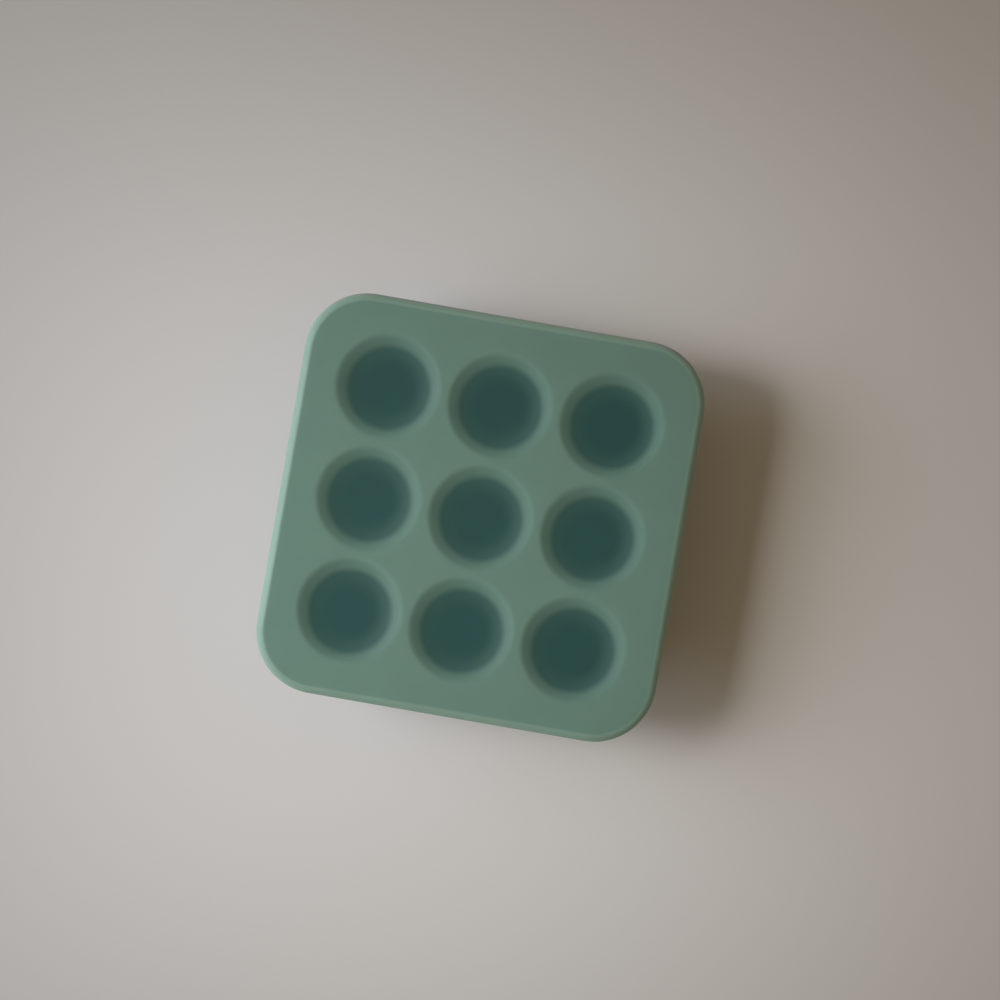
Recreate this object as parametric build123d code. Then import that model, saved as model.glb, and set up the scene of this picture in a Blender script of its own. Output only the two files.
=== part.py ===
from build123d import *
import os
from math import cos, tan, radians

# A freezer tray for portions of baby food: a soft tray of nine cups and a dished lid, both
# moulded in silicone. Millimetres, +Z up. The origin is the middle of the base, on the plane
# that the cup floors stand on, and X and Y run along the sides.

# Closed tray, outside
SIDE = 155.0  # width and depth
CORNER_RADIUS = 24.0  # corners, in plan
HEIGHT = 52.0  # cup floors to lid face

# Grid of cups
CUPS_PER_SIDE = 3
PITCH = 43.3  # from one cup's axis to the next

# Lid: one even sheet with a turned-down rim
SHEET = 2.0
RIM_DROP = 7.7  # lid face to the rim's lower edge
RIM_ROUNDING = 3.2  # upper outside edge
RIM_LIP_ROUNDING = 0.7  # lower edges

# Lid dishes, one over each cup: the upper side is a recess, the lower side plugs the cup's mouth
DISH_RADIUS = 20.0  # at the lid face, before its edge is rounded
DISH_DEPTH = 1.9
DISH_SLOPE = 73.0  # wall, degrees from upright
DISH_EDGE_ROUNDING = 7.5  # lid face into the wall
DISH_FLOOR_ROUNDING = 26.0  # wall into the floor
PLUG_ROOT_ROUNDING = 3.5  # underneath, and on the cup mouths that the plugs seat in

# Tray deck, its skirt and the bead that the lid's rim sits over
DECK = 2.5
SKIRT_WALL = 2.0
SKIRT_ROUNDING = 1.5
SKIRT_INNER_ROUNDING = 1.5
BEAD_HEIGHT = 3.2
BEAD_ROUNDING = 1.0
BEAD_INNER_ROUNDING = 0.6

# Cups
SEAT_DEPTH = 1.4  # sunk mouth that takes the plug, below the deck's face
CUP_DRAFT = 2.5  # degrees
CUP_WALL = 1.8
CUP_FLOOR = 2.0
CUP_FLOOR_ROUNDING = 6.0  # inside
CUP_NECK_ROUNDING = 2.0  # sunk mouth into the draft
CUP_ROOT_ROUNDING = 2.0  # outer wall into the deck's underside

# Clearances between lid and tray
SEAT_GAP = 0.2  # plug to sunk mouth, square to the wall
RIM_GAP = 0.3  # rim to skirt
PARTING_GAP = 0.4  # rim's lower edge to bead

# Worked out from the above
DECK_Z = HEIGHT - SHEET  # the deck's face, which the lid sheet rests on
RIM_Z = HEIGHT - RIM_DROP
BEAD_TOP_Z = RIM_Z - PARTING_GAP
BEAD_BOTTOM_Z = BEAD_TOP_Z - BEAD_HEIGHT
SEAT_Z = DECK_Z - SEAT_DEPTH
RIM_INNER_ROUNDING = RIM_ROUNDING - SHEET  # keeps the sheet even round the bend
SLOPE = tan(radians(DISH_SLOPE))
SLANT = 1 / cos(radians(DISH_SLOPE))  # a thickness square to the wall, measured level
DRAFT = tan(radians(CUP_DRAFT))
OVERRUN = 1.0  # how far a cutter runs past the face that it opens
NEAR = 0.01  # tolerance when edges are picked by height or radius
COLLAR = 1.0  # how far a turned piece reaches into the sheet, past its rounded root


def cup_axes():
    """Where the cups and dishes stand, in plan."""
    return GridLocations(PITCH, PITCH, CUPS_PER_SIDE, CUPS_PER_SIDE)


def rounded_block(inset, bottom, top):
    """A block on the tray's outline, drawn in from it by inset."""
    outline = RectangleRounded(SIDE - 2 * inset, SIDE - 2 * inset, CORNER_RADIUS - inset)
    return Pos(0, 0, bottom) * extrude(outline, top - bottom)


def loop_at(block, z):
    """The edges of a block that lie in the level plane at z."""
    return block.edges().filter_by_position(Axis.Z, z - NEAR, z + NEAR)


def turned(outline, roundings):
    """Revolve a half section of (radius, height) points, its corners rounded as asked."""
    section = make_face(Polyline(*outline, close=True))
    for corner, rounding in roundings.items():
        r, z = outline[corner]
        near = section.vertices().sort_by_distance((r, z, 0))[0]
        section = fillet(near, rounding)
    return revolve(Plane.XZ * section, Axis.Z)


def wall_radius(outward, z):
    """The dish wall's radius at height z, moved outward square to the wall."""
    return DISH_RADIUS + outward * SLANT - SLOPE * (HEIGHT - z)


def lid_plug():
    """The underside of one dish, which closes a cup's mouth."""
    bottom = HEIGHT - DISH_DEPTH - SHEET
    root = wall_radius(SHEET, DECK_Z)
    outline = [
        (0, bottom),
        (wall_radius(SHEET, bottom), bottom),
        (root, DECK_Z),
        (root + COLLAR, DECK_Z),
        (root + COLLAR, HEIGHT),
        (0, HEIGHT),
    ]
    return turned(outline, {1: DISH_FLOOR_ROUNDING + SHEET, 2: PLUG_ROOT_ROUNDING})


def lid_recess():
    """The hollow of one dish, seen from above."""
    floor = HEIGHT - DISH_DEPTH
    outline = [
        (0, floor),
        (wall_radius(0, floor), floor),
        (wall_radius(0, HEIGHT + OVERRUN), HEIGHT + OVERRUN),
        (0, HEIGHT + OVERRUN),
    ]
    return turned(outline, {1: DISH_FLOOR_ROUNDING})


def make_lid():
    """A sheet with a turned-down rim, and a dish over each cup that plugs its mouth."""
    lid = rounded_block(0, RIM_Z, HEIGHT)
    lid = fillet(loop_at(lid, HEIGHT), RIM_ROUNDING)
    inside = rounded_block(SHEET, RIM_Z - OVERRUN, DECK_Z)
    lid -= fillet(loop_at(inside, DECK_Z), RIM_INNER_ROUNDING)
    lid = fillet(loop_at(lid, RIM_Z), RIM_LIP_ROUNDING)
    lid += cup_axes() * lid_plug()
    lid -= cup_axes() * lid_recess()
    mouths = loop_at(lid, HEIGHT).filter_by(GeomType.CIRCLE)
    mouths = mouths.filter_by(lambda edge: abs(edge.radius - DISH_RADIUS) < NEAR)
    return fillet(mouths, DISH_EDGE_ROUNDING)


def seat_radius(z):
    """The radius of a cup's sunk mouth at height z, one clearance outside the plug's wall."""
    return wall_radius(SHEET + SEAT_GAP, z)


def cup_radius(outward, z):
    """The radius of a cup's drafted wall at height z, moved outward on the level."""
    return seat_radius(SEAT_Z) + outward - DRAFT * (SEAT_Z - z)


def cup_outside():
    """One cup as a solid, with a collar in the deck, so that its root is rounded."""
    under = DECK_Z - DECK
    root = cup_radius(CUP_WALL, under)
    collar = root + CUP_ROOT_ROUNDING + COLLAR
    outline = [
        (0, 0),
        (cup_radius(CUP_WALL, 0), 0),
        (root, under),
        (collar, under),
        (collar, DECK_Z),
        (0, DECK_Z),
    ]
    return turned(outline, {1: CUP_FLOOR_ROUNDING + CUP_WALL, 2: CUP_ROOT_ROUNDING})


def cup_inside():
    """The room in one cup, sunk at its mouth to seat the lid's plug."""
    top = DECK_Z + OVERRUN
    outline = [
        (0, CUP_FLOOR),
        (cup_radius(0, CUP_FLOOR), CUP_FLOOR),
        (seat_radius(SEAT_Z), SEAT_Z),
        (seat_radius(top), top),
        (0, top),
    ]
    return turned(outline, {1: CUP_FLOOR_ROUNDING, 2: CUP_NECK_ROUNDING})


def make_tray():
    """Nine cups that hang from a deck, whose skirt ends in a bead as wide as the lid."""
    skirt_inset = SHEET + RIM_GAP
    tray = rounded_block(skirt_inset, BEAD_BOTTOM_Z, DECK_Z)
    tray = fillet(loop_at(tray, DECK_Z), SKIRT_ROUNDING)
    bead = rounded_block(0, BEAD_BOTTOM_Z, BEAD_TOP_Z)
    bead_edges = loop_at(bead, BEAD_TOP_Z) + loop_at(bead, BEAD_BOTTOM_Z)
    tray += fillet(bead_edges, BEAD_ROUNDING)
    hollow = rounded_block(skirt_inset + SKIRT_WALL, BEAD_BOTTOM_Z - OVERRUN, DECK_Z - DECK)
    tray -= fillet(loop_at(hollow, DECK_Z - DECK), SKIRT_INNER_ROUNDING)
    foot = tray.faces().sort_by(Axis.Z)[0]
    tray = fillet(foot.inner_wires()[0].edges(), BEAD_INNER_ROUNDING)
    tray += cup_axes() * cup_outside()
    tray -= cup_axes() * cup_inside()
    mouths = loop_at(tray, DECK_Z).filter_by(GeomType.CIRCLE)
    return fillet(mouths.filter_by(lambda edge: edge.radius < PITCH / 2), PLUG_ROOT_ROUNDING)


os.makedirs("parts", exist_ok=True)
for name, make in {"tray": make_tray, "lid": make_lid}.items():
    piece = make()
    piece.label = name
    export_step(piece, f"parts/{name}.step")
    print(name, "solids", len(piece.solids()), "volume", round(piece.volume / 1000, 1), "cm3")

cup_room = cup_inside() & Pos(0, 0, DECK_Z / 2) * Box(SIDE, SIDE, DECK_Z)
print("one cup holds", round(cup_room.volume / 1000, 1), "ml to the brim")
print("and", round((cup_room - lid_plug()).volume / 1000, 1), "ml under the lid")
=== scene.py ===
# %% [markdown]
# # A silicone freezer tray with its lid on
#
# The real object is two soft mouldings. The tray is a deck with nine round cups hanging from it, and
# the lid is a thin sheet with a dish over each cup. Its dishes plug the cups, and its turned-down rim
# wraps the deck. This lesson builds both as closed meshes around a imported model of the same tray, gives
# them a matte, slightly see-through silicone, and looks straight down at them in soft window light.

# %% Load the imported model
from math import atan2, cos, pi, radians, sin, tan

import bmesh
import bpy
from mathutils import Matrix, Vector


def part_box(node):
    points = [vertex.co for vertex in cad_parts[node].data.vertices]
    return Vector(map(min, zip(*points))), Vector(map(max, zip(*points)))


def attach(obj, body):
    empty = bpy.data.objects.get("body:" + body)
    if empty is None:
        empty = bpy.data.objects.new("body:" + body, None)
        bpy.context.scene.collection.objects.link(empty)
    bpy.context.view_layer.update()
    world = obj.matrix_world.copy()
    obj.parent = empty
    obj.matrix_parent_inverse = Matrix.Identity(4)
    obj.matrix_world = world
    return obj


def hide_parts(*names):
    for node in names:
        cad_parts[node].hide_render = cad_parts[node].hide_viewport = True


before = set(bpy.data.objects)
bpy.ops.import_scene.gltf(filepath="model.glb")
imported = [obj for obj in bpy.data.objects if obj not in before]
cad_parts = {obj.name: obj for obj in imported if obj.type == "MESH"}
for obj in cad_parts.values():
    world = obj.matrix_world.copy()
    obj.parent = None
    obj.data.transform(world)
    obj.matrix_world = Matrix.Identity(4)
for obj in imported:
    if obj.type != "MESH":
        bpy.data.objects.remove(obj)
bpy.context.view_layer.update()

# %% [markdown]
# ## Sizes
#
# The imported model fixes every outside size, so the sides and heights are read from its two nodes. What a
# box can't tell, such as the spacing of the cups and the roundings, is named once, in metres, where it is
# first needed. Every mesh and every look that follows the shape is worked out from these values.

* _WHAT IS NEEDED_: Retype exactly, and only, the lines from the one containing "cup_room = cup_inside()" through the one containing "before = set(bpy.data.objects)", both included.

* _OUTPUT OF THE TASK_:
cup_room = cup_inside() & Pos(0, 0, DECK_Z / 2) * Box(SIDE, SIDE, DECK_Z)
print("one cup holds", round(cup_room.volume / 1000, 1), "ml to the brim")
print("and", round((cup_room - lid_plug()).volume / 1000, 1), "ml under the lid")
=== scene.py ===
# %% [markdown]
# # A silicone freezer tray with its lid on
#
# The real object is two soft mouldings. The tray is a deck with nine round cups hanging from it, and
# the lid is a thin sheet with a dish over each cup. Its dishes plug the cups, and its turned-down rim
# wraps the deck. This lesson builds both as closed meshes around a imported model of the same tray, gives
# them a matte, slightly see-through silicone, and looks straight down at them in soft window light.

# %% Load the imported model
from math import atan2, cos, pi, radians, sin, tan

import bmesh
import bpy
from mathutils import Matrix, Vector


def part_box(node):
    points = [vertex.co for vertex in cad_parts[node].data.vertices]
    return Vector(map(min, zip(*points))), Vector(map(max, zip(*points)))


def attach(obj, body):
    empty = bpy.data.objects.get("body:" + body)
    if empty is None:
        empty = bpy.data.objects.new("body:" + body, None)
        bpy.context.scene.collection.objects.link(empty)
    bpy.context.view_layer.update()
    world = obj.matrix_world.copy()
    obj.parent = empty
    obj.matrix_parent_inverse = Matrix.Identity(4)
    obj.matrix_world = world
    return obj


def hide_parts(*names):
    for node in names:
        cad_parts[node].hide_render = cad_parts[node].hide_viewport = True


before = set(bpy.data.objects)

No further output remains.